What does the parable mean? The “rich man” represented the Pharisees. (See Lu 16 verse 14.) The beggar Lazarus represented the common Jewish people who were despised by the Pharisees but who repented and became followers of Jesus. (See Luke 18:11; John 7:49; Matthew 21:31, 32.) Their deaths were also symbolic, representing a change in circumstances. Thus, the formerly despised ones came into a position of divine favor, and the formerly seemingly favored ones were rejected by God, while being tormented by the judgment messages delivered by the ones whom they had despised.—Acts 5:33; 7:54.

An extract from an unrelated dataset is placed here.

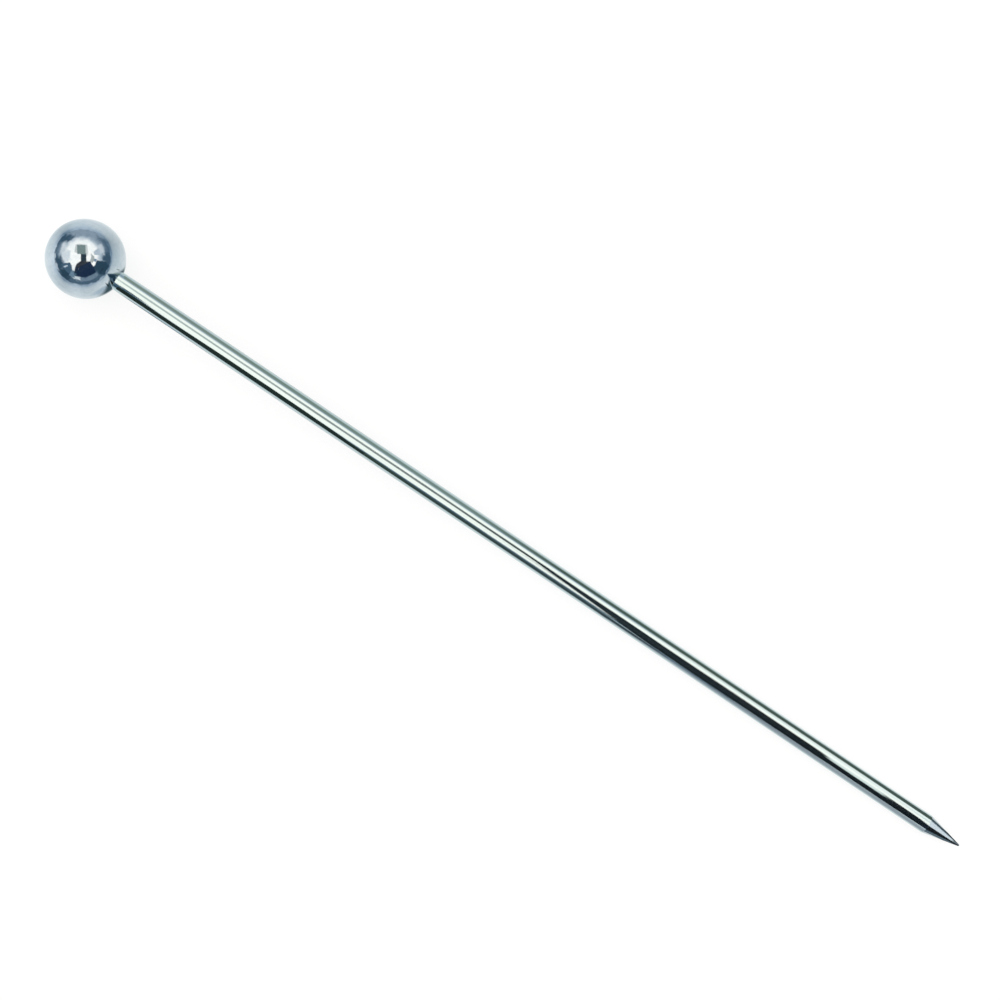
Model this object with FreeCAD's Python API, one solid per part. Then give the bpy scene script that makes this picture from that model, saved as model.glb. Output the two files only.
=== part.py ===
"""Ball-headed cocktail pick: a pointed wire shaft pressed into a drilled steel ball.

The pick lies at rest on a level surface. It touches at the underside of its ball and at the edge where its
point begins, so the shaft slopes gently down from the ball and the tip itself is just clear of the surface.

Millimetres. +Z is up and +X runs from the ball to the tip. The origin is on the surface, under the middle of
the pick's length.
"""

import FreeCAD, Part
import math
import os

# Driving dimensions
OVERALL_LENGTH = 110.0
BALL_DIAMETER = 8.0
SHAFT_DIAMETER = 2.0

# The ground point at the free end of the shaft
POINT_LENGTH = 4.0
TIP_RADIUS = 0.1

# The spigot turned on the hidden end of the shaft, and the cone between it and the barrel
SPIGOT_DIAMETER = 1.6
SPIGOT_LENGTH = 4.0
SPIGOT_CHAMFER = 0.2
SEAT_ANGLE = 90.0

# The ball's blind hole: a countersink wider than the barrel, a press fit, and air left ahead of the spigot
MOUTH_RELIEF = 0.05
PRESS_CLEARANCE = 0.0
AIR_GAP = 0.2
DRILL_POINT_ANGLE = 118.0

# Radii
ball_radius = BALL_DIAMETER / 2
shaft_radius = SHAFT_DIAMETER / 2
spigot_radius = SPIGOT_DIAMETER / 2
bore_radius = spigot_radius + PRESS_CLEARANCE
mouth_radius = shaft_radius + MOUTH_RELIEF

# Stations along the pick's own axis, which starts at the ball's centre
seat_run_per_rise = 1 / math.tan(math.radians(SEAT_ANGLE / 2))
mouth = math.sqrt(ball_radius**2 - mouth_radius**2)
seat_start = mouth - (mouth_radius - spigot_radius) * seat_run_per_rise
barrel_start = seat_start + (shaft_radius - spigot_radius) * seat_run_per_rise
countersink_foot = seat_start + (bore_radius - spigot_radius) * seat_run_per_rise
spigot_end = seat_start - SPIGOT_LENGTH
bore_end = spigot_end - AIR_GAP
drill_tip = bore_end - bore_radius / math.tan(math.radians(DRILL_POINT_ANGLE / 2))
tip = OVERALL_LENGTH - ball_radius
shoulder = tip - POINT_LENGTH

AXIS_START = FreeCAD.Vector(0, 0, 0)
AXIS_DIRECTION = FreeCAD.Vector(1, 0, 0)
FULL_TURN = 360


def at(station, radius):
    """A point of a profile, in the plane that holds the pick's axis."""
    return FreeCAD.Vector(station, 0, radius)


def on_circle(centre, radius, angle):
    """The profile point on a circle centred on the axis, at an angle up from the axis."""
    return at(centre + radius * math.cos(angle), radius * math.sin(angle))


def arc(centre, radius, start_angle, end_angle):
    """An arc of a circle centred on the axis, between two angles up from the axis."""
    middle_angle = (start_angle + end_angle) / 2
    return Part.Arc(
        on_circle(centre, radius, start_angle),
        on_circle(centre, radius, middle_angle),
        on_circle(centre, radius, end_angle),
    ).toShape()


def path(*points):
    """Straight edges from each point to the next."""
    return [Part.LineSegment(start, end).toShape() for start, end in zip(points, points[1:])]


def turned(edges):
    """The solid that a closed profile sweeps in one turn about the pick's axis."""
    profile = Part.Face(Part.Wire(edges))
    return profile.revolve(AXIS_START, AXIS_DIRECTION, FULL_TURN)


def ball_head():
    """The ball and its blind hole: a countersunk mouth, a plain bore and the drill's cone at the end."""
    mouth_angle = math.atan2(mouth_radius, mouth)
    hole = path(
        at(mouth, mouth_radius),
        at(countersink_foot, bore_radius),
        at(bore_end, bore_radius),
        at(drill_tip, 0),
        at(-ball_radius, 0),
    )
    return turned([arc(0, ball_radius, math.pi, mouth_angle), *hole])


def spear_shaft():
    """The shaft: a chamfered spigot, the cone that seats in the countersink, a plain barrel and the point."""
    tip_centre = tip - TIP_RADIUS
    centre_to_shoulder = math.hypot(tip_centre - shoulder, shaft_radius)
    point_half_angle = (
        math.atan2(shaft_radius, tip_centre - shoulder) - math.asin(TIP_RADIUS / centre_to_shoulder)
    )
    tangent_angle = math.pi / 2 - point_half_angle
    outline = path(
        at(tip, 0),
        at(spigot_end, 0),
        at(spigot_end, spigot_radius - SPIGOT_CHAMFER),
        at(spigot_end + SPIGOT_CHAMFER, spigot_radius),
        at(seat_start, spigot_radius),
        at(barrel_start, shaft_radius),
        at(shoulder, shaft_radius),
        on_circle(tip_centre, TIP_RADIUS, tangent_angle),
    )
    return turned([*outline, arc(tip_centre, TIP_RADIUS, tangent_angle, 0)])


def resting_placement():
    """Turns the axis level, then tips it until the ball and the shoulder's edge both touch the surface."""
    reach = math.hypot(shoulder, shaft_radius)
    slope = math.asin(ball_radius / reach) - math.atan2(shaft_radius, shoulder)
    tip_ahead_of_ball = (tip - TIP_RADIUS) * math.cos(slope) + TIP_RADIUS
    ball_centre = FreeCAD.Vector((ball_radius - tip_ahead_of_ball) / 2, 0, ball_radius)
    nose_down = FreeCAD.Rotation(FreeCAD.Vector(0, 1, 0), math.degrees(slope))
    return FreeCAD.Placement(ball_centre, nose_down)


def main():
    os.makedirs("parts", exist_ok=True)
    placement = resting_placement()
    for name, solid in {"ball_head": ball_head(), "spear_shaft": spear_shaft()}.items():
        solid.Placement = placement
        solid.exportStep(f"parts/{name}.step")
        box = solid.BoundBox
        print(f"{name}: {solid.Volume:.2f} mm3, x {box.XMin:.3f} to {box.XMax:.3f}, z {box.ZMin:.3f} to {box.ZMax:.3f}")


main()
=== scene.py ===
"""Looks for the ball-headed cocktail pick: a mirror-polished ball on a polished drawn-wire shaft.

Metres. The pick's own axis starts at the ball's centre and runs to the tip. Each piece is a fine turned
mesh, made in that axis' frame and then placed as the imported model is.
"""
import math

import bpy
import bmesh
from mathutils import Matrix, Vector, noise


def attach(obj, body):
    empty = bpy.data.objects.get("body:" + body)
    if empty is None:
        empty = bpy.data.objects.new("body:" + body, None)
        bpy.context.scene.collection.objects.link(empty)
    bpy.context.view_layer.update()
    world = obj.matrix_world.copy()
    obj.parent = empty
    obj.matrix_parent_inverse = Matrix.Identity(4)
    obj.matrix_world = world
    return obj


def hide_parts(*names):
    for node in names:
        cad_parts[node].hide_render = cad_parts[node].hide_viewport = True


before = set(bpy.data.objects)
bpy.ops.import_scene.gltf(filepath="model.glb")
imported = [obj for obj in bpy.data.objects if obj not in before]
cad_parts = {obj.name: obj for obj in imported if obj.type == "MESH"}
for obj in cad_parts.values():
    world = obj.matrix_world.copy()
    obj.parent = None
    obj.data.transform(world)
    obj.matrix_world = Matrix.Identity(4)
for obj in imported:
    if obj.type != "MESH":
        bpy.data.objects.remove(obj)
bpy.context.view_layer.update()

MM = 0.001

# Sizes of the pick, as in the solids
OVERALL_LENGTH = 110.0 * MM
BALL_RADIUS = 4.0 * MM
SHAFT_RADIUS = 1.0 * MM
POINT_LENGTH = 4.0 * MM
TIP_RADIUS = 0.1 * MM
SPIGOT_RADIUS = 0.8 * MM
SPIGOT_LENGTH = 4.0 * MM
SPIGOT_CHAMFER = 0.2 * MM
MOUTH_RELIEF = 0.05 * MM
AIR_GAP = 0.2 * MM
DRILL_HALF_ANGLE = math.radians(59)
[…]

What is the origin of the teaching of hellfire?
In ancient Babylonian and Assyrian beliefs the “nether world . . . is pictured as a place full of horrors, and is presided over by gods and demons of great strength and fierceness.” (The Religion of Babylonia and Assyria, Boston, 1898, Morris Jastrow, Jr., p. 581) Early evidence of the fiery aspect of Christendom’s hell is found in the religion of ancient Egypt. (The Book of the Dead, New Hyde Park, N.Y., 1960, with introduction by E. A. Wallis Budge, pp. 144, 149, 151, 153, 161) Buddhism, which dates back to the 6th century B.C.E., in time came to feature both hot and cold hells. (The Encyclopedia Americana, 1977, Vol. 14, p. 68) Depictions of hell portrayed in Catholic churches in Italy have been traced to Etruscan roots.—La civiltà etrusca (Milan, 1979), Werner Keller, p. 389.
But the real roots of this God-dishonoring doctrine go much deeper. The fiendish concepts associated with a hell of torment slander God and originate with the chief slanderer of God (the Devil, which name means “Slanderer”), the one whom Jesus Christ called “the father of the lie.”—John 8:44.